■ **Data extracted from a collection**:
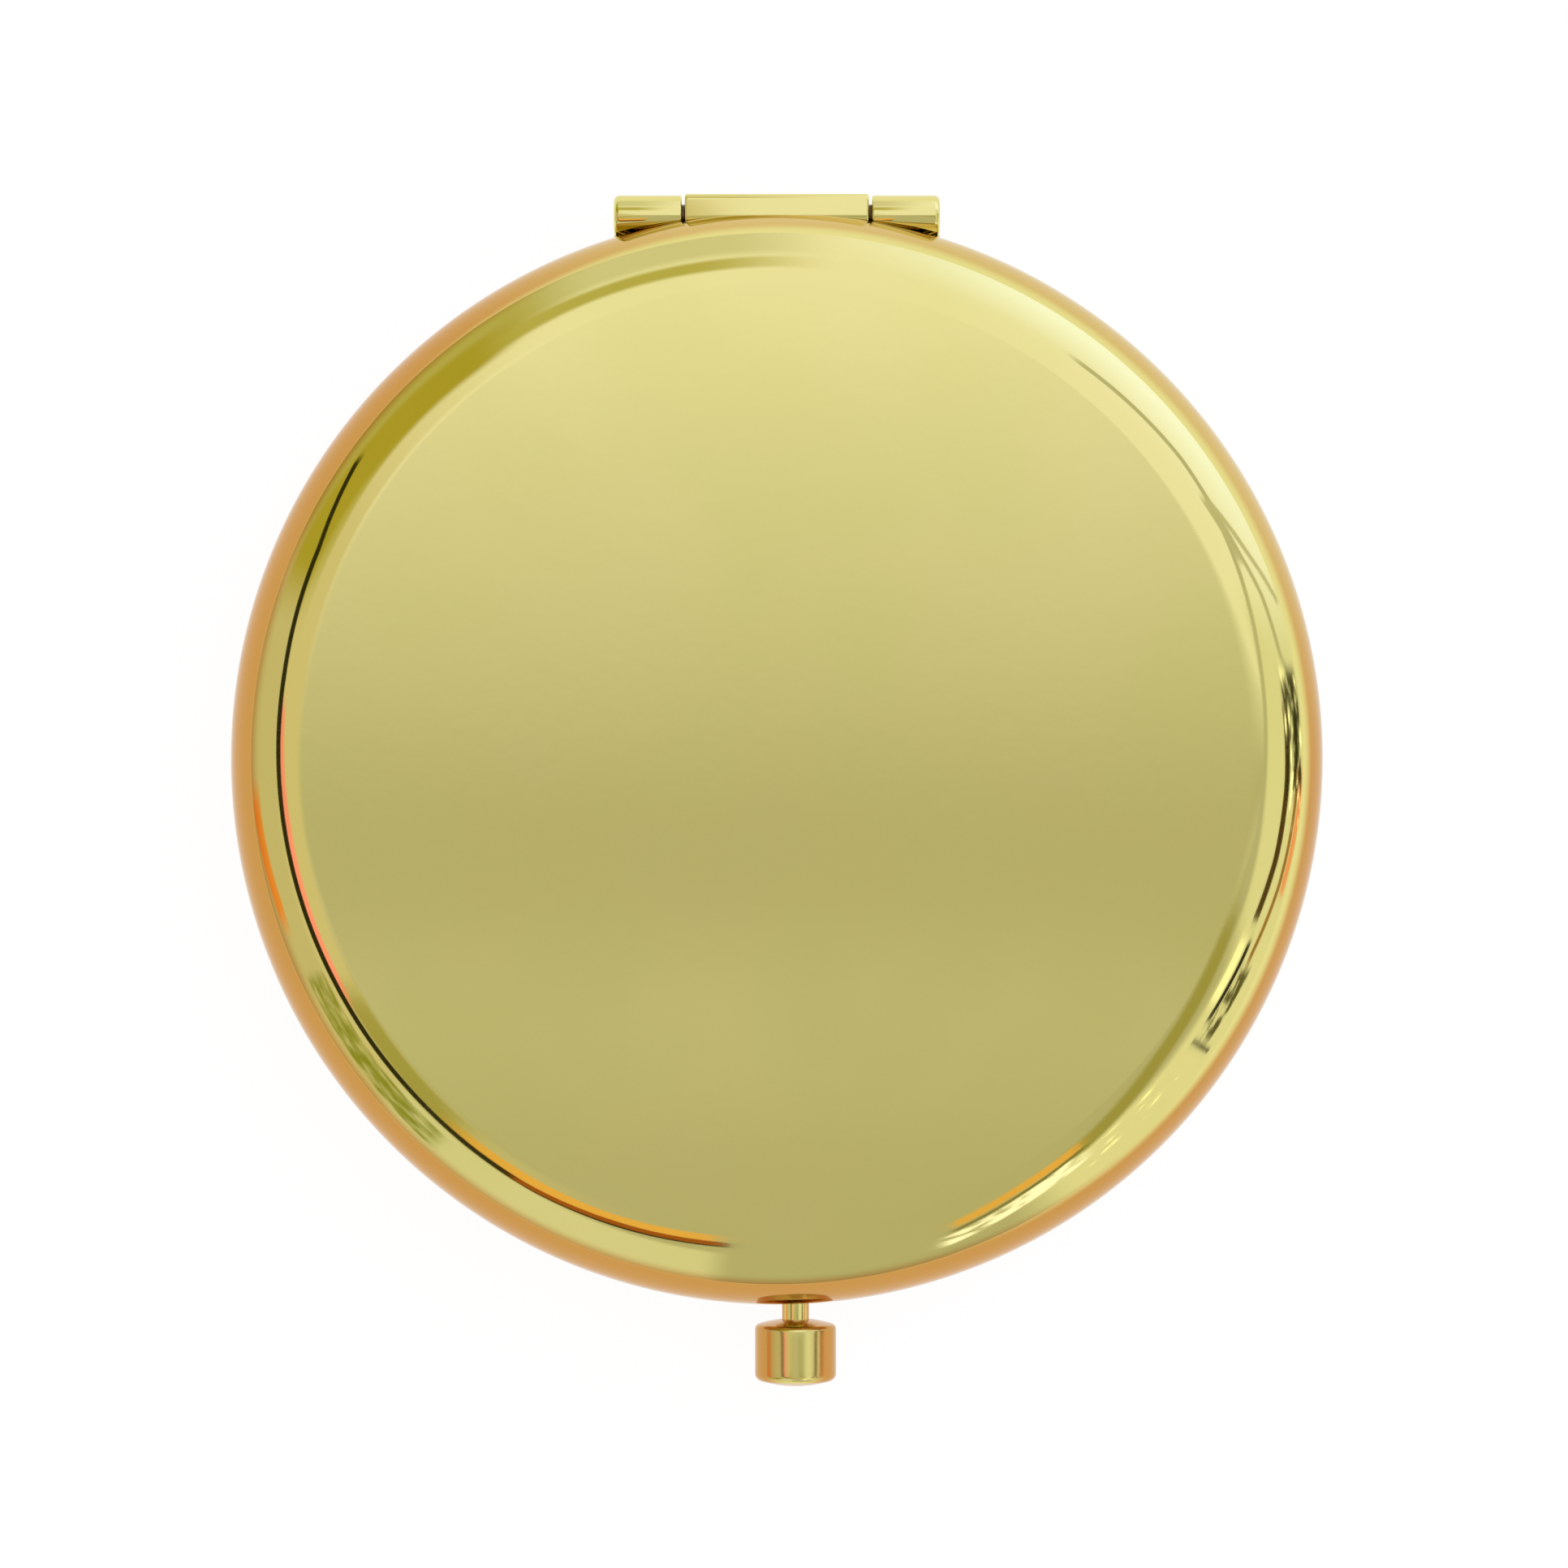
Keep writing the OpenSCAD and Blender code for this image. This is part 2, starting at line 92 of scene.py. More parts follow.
# %% The camera
FRAME_PIXELS = 1932
VIEW_WIDTH = 100.65 * MM
CASE_PIXEL = (957.2, 934.7)
CAMERA_DISTANCE = 400 * MM
pixel = VIEW_WIDTH / FRAME_PIXELS
camera_data = bpy.data.cameras.new("camera")
camera_data.lens = camera_data.sensor_width * CAMERA_DISTANCE / VIEW_WIDTH
camera_data.clip_start = CAMERA_DISTANCE / 10
camera = bpy.data.objects.new("camera", camera_data)
bpy.context.scene.collection.objects.link(camera)
camera.location = (
    (FRAME_PIXELS / 2 - CASE_PIXEL[0]) * pixel,
    (CASE_PIXEL[1] - FRAME_PIXELS / 2) * pixel,
    MID_Z + CAMERA_DISTANCE,
)
bpy.context.scene.camera = camera
bpy.context.scene.view_settings.view_transform = "Standard"
print("lens", round(camera_data.lens, 1), "mm, one pixel is", round(pixel / MM, 4), "mm")

# %% [markdown]
# A finish is a small formula: a colour that drifts, a roughness with streaks, a
# bump. Node by node such a formula is hard to read, so two small classes turn it
# into Python. A Value wraps a socket, and an expression on it adds its Math
# nodes. A Graph adds every other node through one method.

# %% Values and graphs
class Value:
    """A socket that takes part in Python arithmetic."""

    def __init__(self, graph, socket):
        self.graph = graph
        self.socket = socket

    def math(self, operation, *values):
        return self.graph.node("ShaderNodeMath", {"operation": operation}, dict(enumerate(values)))

    def __add__(self, other):
        return self.math("ADD", self, other)

    __radd__ = __add__

    def __sub__(self, other):
        return self.math("SUBTRACT", self, other)

    def __rsub__(self, other):
        return self.math("SUBTRACT", other, self)

    def __mul__(self, other):
        return self.math("MULTIPLY", self, other)

    __rmul__ = __mul__

    def __abs__(self):
        return self.math("ABSOLUTE", self)

    def rise(self, start, end):
        """0 before start, 1 after end and a smooth step between them."""
        return self.graph.node(
            "ShaderNodeMapRange",
            {"interpolation_type": "SMOOTHSTEP"},
            {"Value": self, "From Min": start, "From Max": end},
        )

    def band(self, middle, half, soft):
        """1 within half of the middle, falling smoothly to 0 over the distance soft."""
        return 1 - abs(self - middle).rise(half, half + soft)


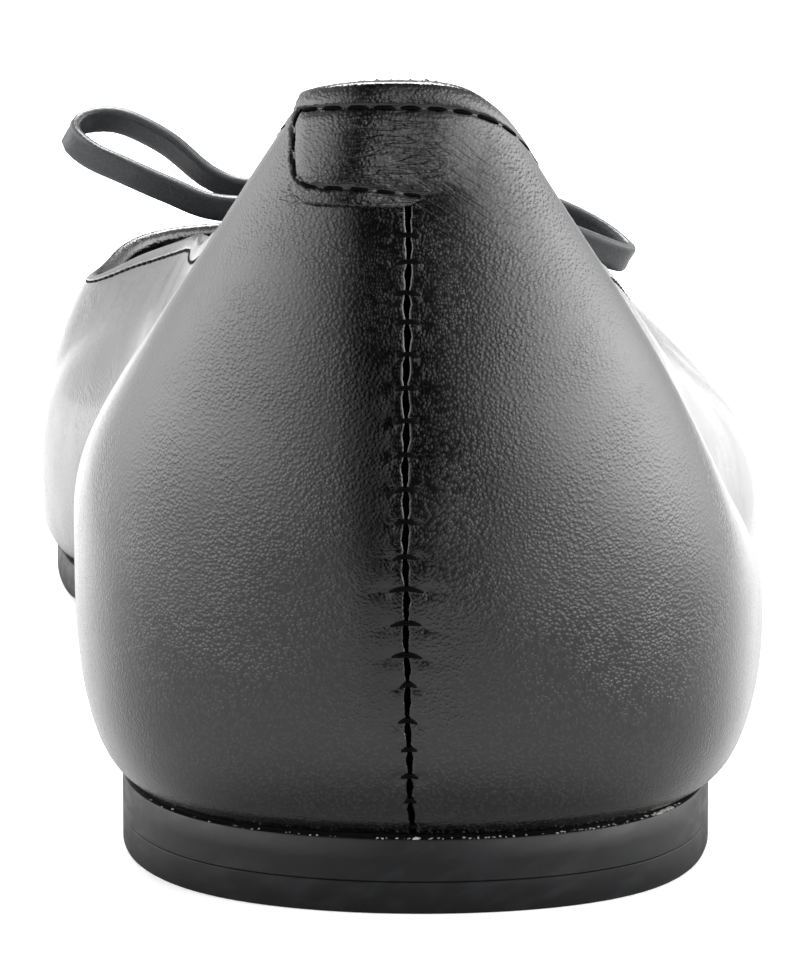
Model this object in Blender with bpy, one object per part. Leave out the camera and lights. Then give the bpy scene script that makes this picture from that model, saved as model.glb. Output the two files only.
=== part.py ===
"""Leather ballet flat for the right foot, in metres, with the toe towards +Y and the floor at Z = 0.

The upper is a shell on a last. The last is described by sections that run round the shoe: each row
of SECTIONS says where the wall leaves the sole, where it is widest and where it ends at the topline.
Sole, insole and bow take their size and place from the same last.
"""

import math

import bmesh
import bpy
import numpy as np

# Last and upper
LENGTH = 0.2432
HEEL_WIDTH = 0.0506
BALL_WIDTH = 0.0752
BACK_HEIGHT = 0.0634
INSTEP_HEIGHT = 0.0352
HEEL_BULGE = 0.0054
BALL_BULGE = 0.0034
WALL = 0.0018
RIM_ROUND = 0.0006

# Heel tab, a step in the wall at the top of the back seam
TAB_STEP = 0.0009
TAB_REACH = 0.0098
TAB_HEIGHT = 0.0092
TAB_EDGE = 0.0005
TAB_FADE = 0.0050

# Sole
OUTSOLE_THICKNESS = 0.0037
LIFT_THICKNESS = 0.0025
LIFT_LENGTH = 0.0520
ARCH_RISE = 0.0042
TOE_SPRING = 0.0062
SOLE_MARGIN = 0.0006
SOLE_EDGE_ROUND = 0.0008
LIFT_EDGE_ROUND = 0.0003
INSOLE_THICKNESS = 0.0026

# Bow of flat lace, tied at the front of the throat
LACE_WIDTH = 0.0034
LACE_THICKNESS = 0.0013
KNOT_WIDTH = 0.0082
KNOT_LENGTH = 0.0062
KNOT_HEIGHT = 0.0045
KNOT_SETBACK = 0.0036
MEDIAL_REACH = 0.0362
LATERAL_REACH = 0.0274
END_REACH = 0.0330
END_SPREAD = 0.0095

# Gap between pieces that meet
GAP = 0.0003

# Where the heel's sizes give way to the forefoot's, in shares of LENGTH
HEEL_END = 0.22
BALL_START = 0.58

# Mesh detail
COLUMNS = 88
COLUMN_CROWDING = 0.35
LACE_POINTS = 34
ROWS_BELOW_WIDEST = 4
ROWS_ABOVE_WIDEST = 7
WIDEST_AT = 0.28

# One row for each section round the upper, from the back seam along the lateral side to the toe and
# back along the medial side.
# along, across: where the wall leaves the sole, in LENGTH and in half the local width
# bulge: how far the wall stands out at its widest, in the local bulge
# widest: height of the widest place, in the height of the topline
# top_along, top_across, top: the topline, in LENGTH, half the local width and the local height
# slope: steepness of the wall at the topline, in degrees
# rise, reach: how far the wall goes straight up, and straight on to the topline, in its own size
SECTION_COLUMNS = (
    "along", "across", "bulge", "widest", "top_along", "top_across", "top", "slope", "rise", "reach",
)
SECTIONS = (
    (0.01, 0.00, 0.80, 0.28, 0.02, -0.02, 1.00, 80, 0.42, 0.25),
    (0.04, 0.77, 1.00, 0.26, 0.03, 0.32, 0.95, 60, 0.50, 0.26),
    (0.10, 1.00, 0.90, 0.30, 0.07, 0.48, 0.81, 66, 0.36, 0.28),
    (0.20, 0.98, 1.30, 0.28, 0.18, 0.56, 0.68, 66, 0.34, 0.30),
    (0.37, 0.80, 1.00, 0.32, 0.35, 0.65, 0.64, 56, 0.34, 0.30),
    (0.52, 0.85, 1.15, 0.26, 0.48, 0.65, 0.68, 46, 0.38, 0.32),
    (0.64, 0.95, 0.80, 0.24, 0.57, 0.60, 0.80, 40, 0.38, 0.38),
    (0.81, 0.80, 0.60, 0.18, 0.64, 0.50, 0.92, 24, 0.34, 0.52),
    (0.94, 0.48, 0.70, 0.16, 0.68, 0.25, 0.96, 16, 0.36, 0.60),
    (1.00, -0.14, 0.70, 0.16, 0.70, -0.10, 0.96, 14, 0.38, 0.62),
    (0.95, -0.66, 0.80, 0.18, 0.68, -0.68, 0.96, 14, 0.42, 0.60),
    (0.85, -0.96, 0.95, 0.22, 0.64, -0.90, 0.89, 12, 0.46, 0.52),
    (0.70, -1.06, 0.80, 0.26, 0.58, -0.92, 0.89, 26, 0.46, 0.38),
    (0.56, -0.96, 1.00, 0.36, 0.49, -0.76, 0.88, 50, 0.40, 0.32),
    (0.38, -0.75, 1.20, 0.42, 0.36, -0.72, 0.70, 56, 0.38, 0.30),
    (0.20, -0.94, 1.20, 0.42, 0.19, -0.70, 0.73, 66, 0.40, 0.30),
    (0.10, -0.98, 0.85, 0.38, 0.08, -0.46, 0.90, 62, 0.40, 0.30),
    (0.04, -0.72, 1.00, 0.28, 0.03, -0.35, 0.98, 58, 0.46, 0.26),
)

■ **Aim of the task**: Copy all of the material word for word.

■ **Finished answer**:
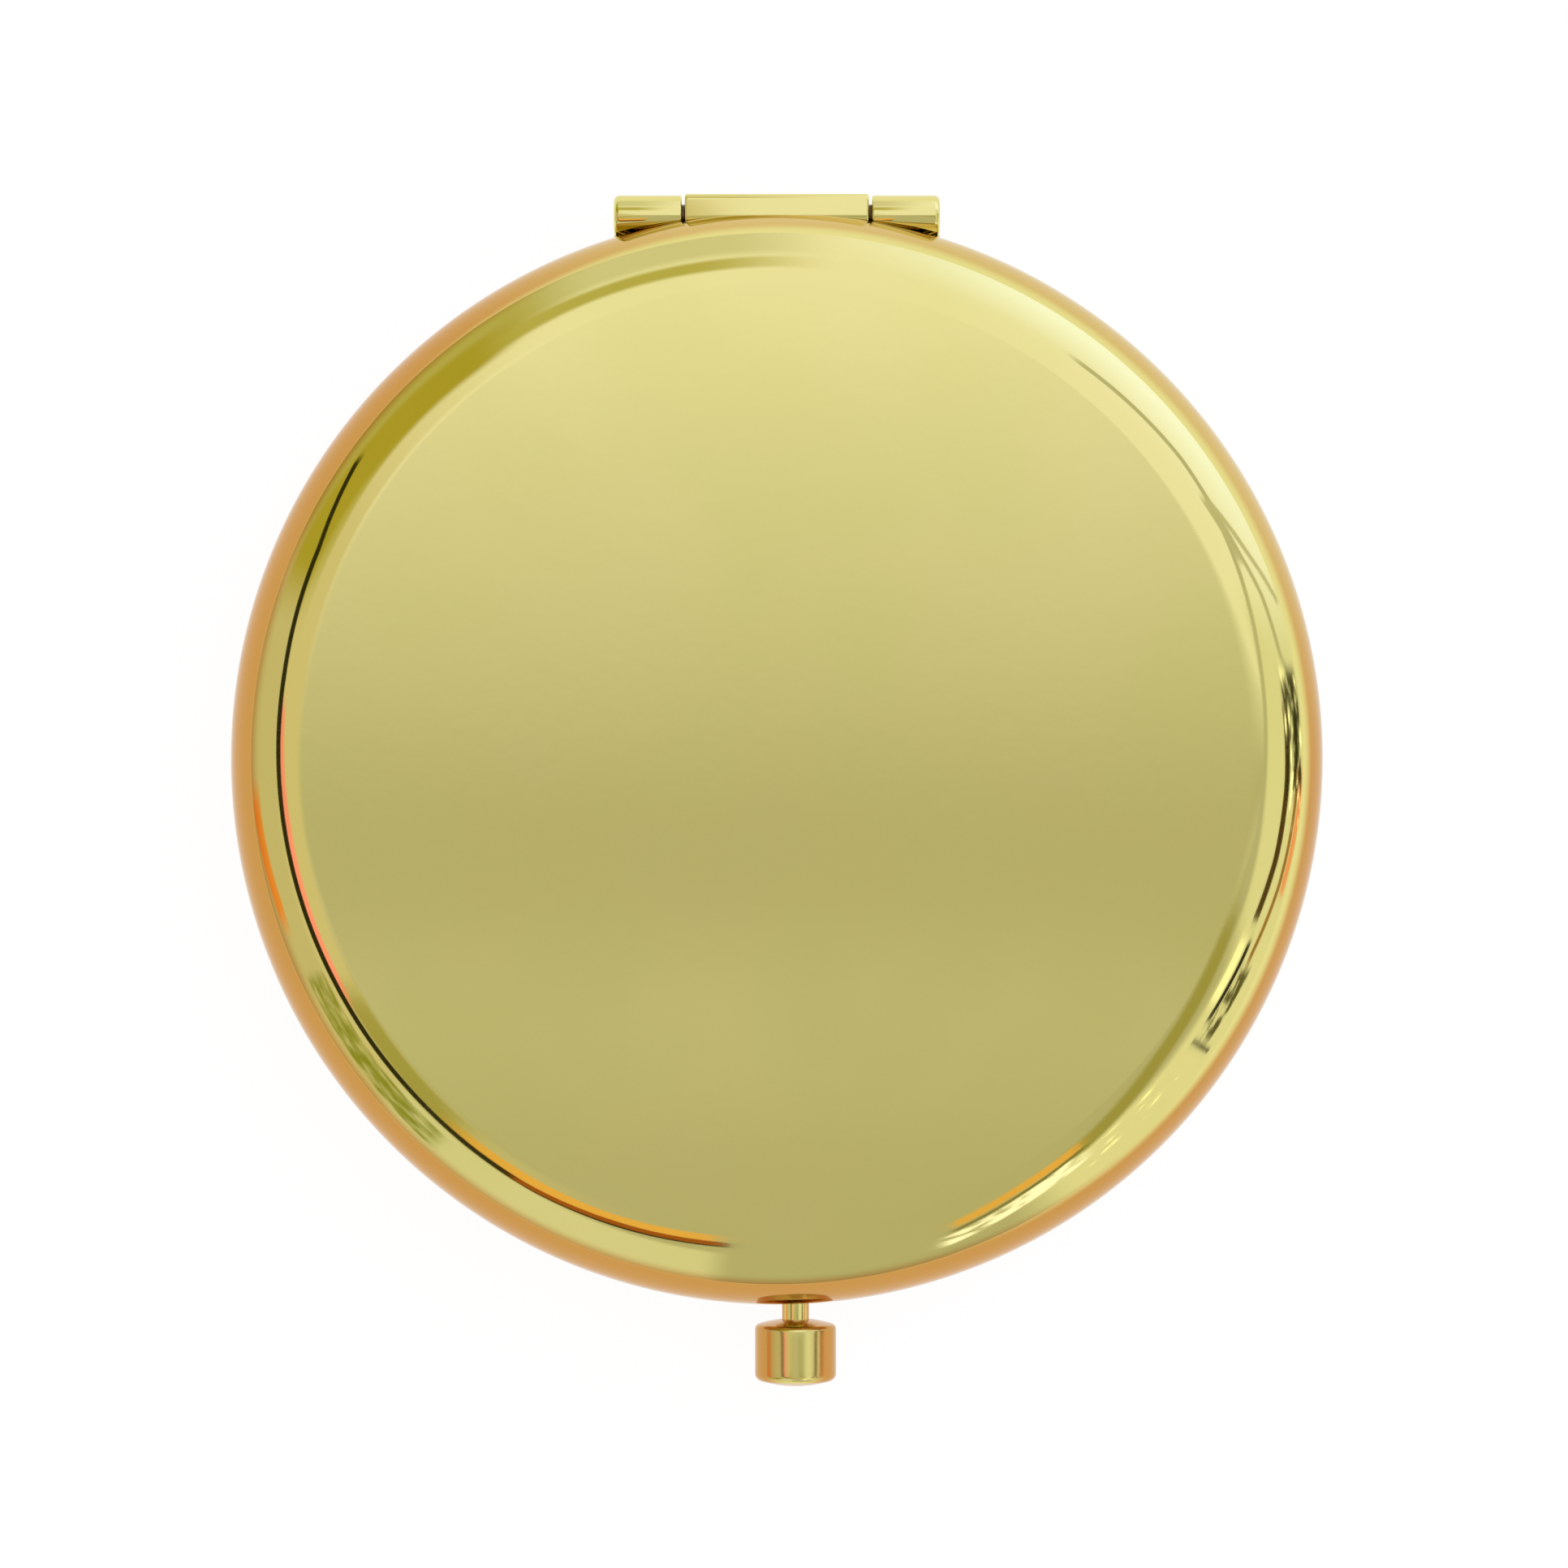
Keep writing the OpenSCAD and Blender code for this image. This is part 2, starting at line 92 of scene.py. More parts follow.
# %% The camera
FRAME_PIXELS = 1932
VIEW_WIDTH = 100.65 * MM
CASE_PIXEL = (957.2, 934.7)
CAMERA_DISTANCE = 400 * MM
pixel = VIEW_WIDTH / FRAME_PIXELS
camera_data = bpy.data.cameras.new("camera")
camera_data.lens = camera_data.sensor_width * CAMERA_DISTANCE / VIEW_WIDTH
camera_data.clip_start = CAMERA_DISTANCE / 10
camera = bpy.data.objects.new("camera", camera_data)
bpy.context.scene.collection.objects.link(camera)
camera.location = (
    (FRAME_PIXELS / 2 - CASE_PIXEL[0]) * pixel,
    (CASE_PIXEL[1] - FRAME_PIXELS / 2) * pixel,
    MID_Z + CAMERA_DISTANCE,
)
bpy.context.scene.camera = camera
bpy.context.scene.view_settings.view_transform = "Standard"
print("lens", round(camera_data.lens, 1), "mm, one pixel is", round(pixel / MM, 4), "mm")

# %% [markdown]
# A finish is a small formula: a colour that drifts, a roughness with streaks, a
# bump. Node by node such a formula is hard to read, so two small classes turn it
# into Python. A Value wraps a socket, and an expression on it adds its Math
# nodes. A Graph adds every other node through one method.

# %% Values and graphs
class Value:
    """A socket that takes part in Python arithmetic."""

    def __init__(self, graph, socket):
        self.graph = graph
        self.socket = socket

    def math(self, operation, *values):
        return self.graph.node("ShaderNodeMath", {"operation": operation}, dict(enumerate(values)))

    def __add__(self, other):
        return self.math("ADD", self, other)

    __radd__ = __add__

    def __sub__(self, other):
        return self.math("SUBTRACT", self, other)

    def __rsub__(self, other):
        return self.math("SUBTRACT", other, self)

    def __mul__(self, other):
        return self.math("MULTIPLY", self, other)

    __rmul__ = __mul__

    def __abs__(self):
        return self.math("ABSOLUTE", self)

    def rise(self, start, end):
        """0 before start, 1 after end and a smooth step between them."""
        return self.graph.node(
            "ShaderNodeMapRange",
            {"interpolation_type": "SMOOTHSTEP"},
            {"Value": self, "From Min": start, "From Max": end},
        )

    def band(self, middle, half, soft):
        """1 within half of the middle, falling smoothly to 0 over the distance soft."""
        return 1 - abs(self - middle).rise(half, half + soft)


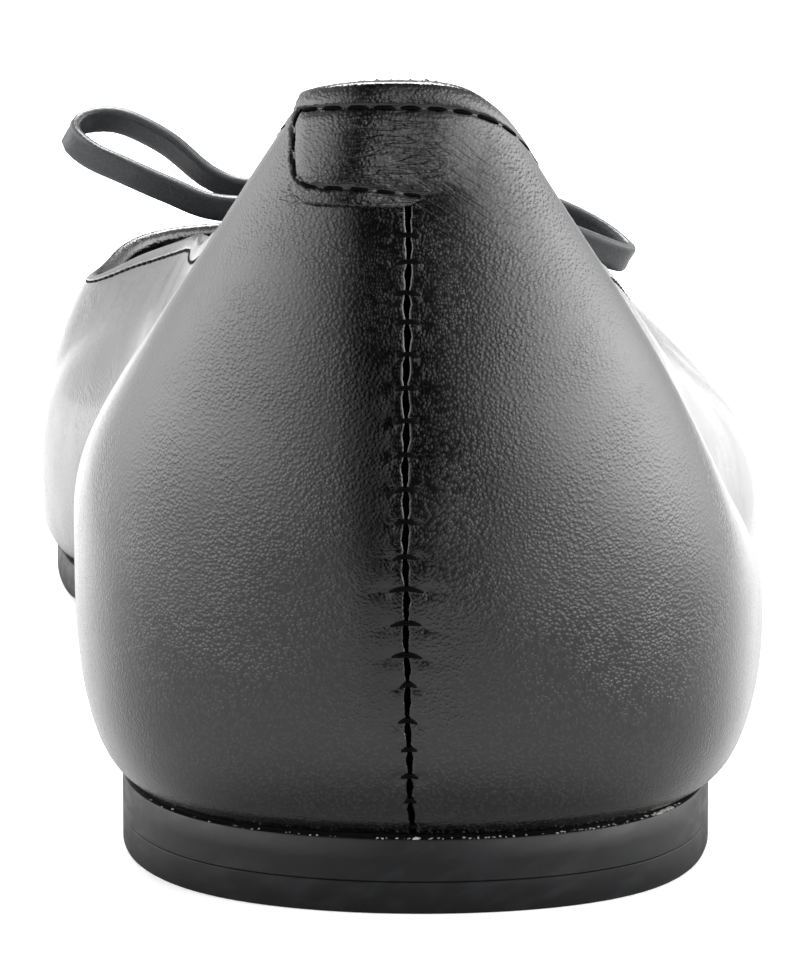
Model this object in Blender with bpy, one object per part. Leave out the camera and lights. Then give the bpy scene script that makes this picture from that model, saved as model.glb. Output the two files only.
=== part.py ===
"""Leather ballet flat for the right foot, in metres, with the toe towards +Y and the floor at Z = 0.

The upper is a shell on a last. The last is described by sections that run round the shoe: each row
of SECTIONS says where the wall leaves the sole, where it is widest and where it ends at the topline.
Sole, insole and bow take their size and place from the same last.
"""

import math

import bmesh
import bpy
import numpy as np

# Last and upper
LENGTH = 0.2432
HEEL_WIDTH = 0.0506
BALL_WIDTH = 0.0752
BACK_HEIGHT = 0.0634
INSTEP_HEIGHT = 0.0352
HEEL_BULGE = 0.0054
BALL_BULGE = 0.0034
WALL = 0.0018
RIM_ROUND = 0.0006

# Heel tab, a step in the wall at the top of the back seam
TAB_STEP = 0.0009
TAB_REACH = 0.0098
TAB_HEIGHT = 0.0092
TAB_EDGE = 0.0005
TAB_FADE = 0.0050

# Sole
OUTSOLE_THICKNESS = 0.0037
LIFT_THICKNESS = 0.0025
LIFT_LENGTH = 0.0520
ARCH_RISE = 0.0042
TOE_SPRING = 0.0062
SOLE_MARGIN = 0.0006
SOLE_EDGE_ROUND = 0.0008
LIFT_EDGE_ROUND = 0.0003
INSOLE_THICKNESS = 0.0026

# Bow of flat lace, tied at the front of the throat
LACE_WIDTH = 0.0034
LACE_THICKNESS = 0.0013
KNOT_WIDTH = 0.0082
KNOT_LENGTH = 0.0062
KNOT_HEIGHT = 0.0045
KNOT_SETBACK = 0.0036
MEDIAL_REACH = 0.0362
LATERAL_REACH = 0.0274
END_REACH = 0.0330
END_SPREAD = 0.0095

# Gap between pieces that meet
GAP = 0.0003

# Where the heel's sizes give way to the forefoot's, in shares of LENGTH
HEEL_END = 0.22
BALL_START = 0.58

# Mesh detail
COLUMNS = 88
COLUMN_CROWDING = 0.35
LACE_POINTS = 34
ROWS_BELOW_WIDEST = 4
ROWS_ABOVE_WIDEST = 7
WIDEST_AT = 0.28

# One row for each section round the upper, from the back seam along the lateral side to the toe and
# back along the medial side.
# along, across: where the wall leaves the sole, in LENGTH and in half the local width
# bulge: how far the wall stands out at its widest, in the local bulge
# widest: height of the widest place, in the height of the topline
# top_along, top_across, top: the topline, in LENGTH, half the local width and the local height
# slope: steepness of the wall at the topline, in degrees
# rise, reach: how far the wall goes straight up, and straight on to the topline, in its own size
SECTION_COLUMNS = (
    "along", "across", "bulge", "widest", "top_along", "top_across", "top", "slope", "rise", "reach",
)
SECTIONS = (
    (0.01, 0.00, 0.80, 0.28, 0.02, -0.02, 1.00, 80, 0.42, 0.25),
    (0.04, 0.77, 1.00, 0.26, 0.03, 0.32, 0.95, 60, 0.50, 0.26),
    (0.10, 1.00, 0.90, 0.30, 0.07, 0.48, 0.81, 66, 0.36, 0.28),
    (0.20, 0.98, 1.30, 0.28, 0.18, 0.56, 0.68, 66, 0.34, 0.30),
    (0.37, 0.80, 1.00, 0.32, 0.35, 0.65, 0.64, 56, 0.34, 0.30),
    (0.52, 0.85, 1.15, 0.26, 0.48, 0.65, 0.68, 46, 0.38, 0.32),
    (0.64, 0.95, 0.80, 0.24, 0.57, 0.60, 0.80, 40, 0.38, 0.38),
    (0.81, 0.80, 0.60, 0.18, 0.64, 0.50, 0.92, 24, 0.34, 0.52),
    (0.94, 0.48, 0.70, 0.16, 0.68, 0.25, 0.96, 16, 0.36, 0.60),
    (1.00, -0.14, 0.70, 0.16, 0.70, -0.10, 0.96, 14, 0.38, 0.62),
    (0.95, -0.66, 0.80, 0.18, 0.68, -0.68, 0.96, 14, 0.42, 0.60),
    (0.85, -0.96, 0.95, 0.22, 0.64, -0.90, 0.89, 12, 0.46, 0.52),
    (0.70, -1.06, 0.80, 0.26, 0.58, -0.92, 0.89, 26, 0.46, 0.38),
    (0.56, -0.96, 1.00, 0.36, 0.49, -0.76, 0.88, 50, 0.40, 0.32),
    (0.38, -0.75, 1.20, 0.42, 0.36, -0.72, 0.70, 56, 0.38, 0.30),
    (0.20, -0.94, 1.20, 0.42, 0.19, -0.70, 0.73, 66, 0.40, 0.30),
    (0.10, -0.98, 0.85, 0.38, 0.08, -0.46, 0.90, 62, 0.40, 0.30),
    (0.04, -0.72, 1.00, 0.28, 0.03, -0.35, 0.98, 58, 0.46, 0.26),
)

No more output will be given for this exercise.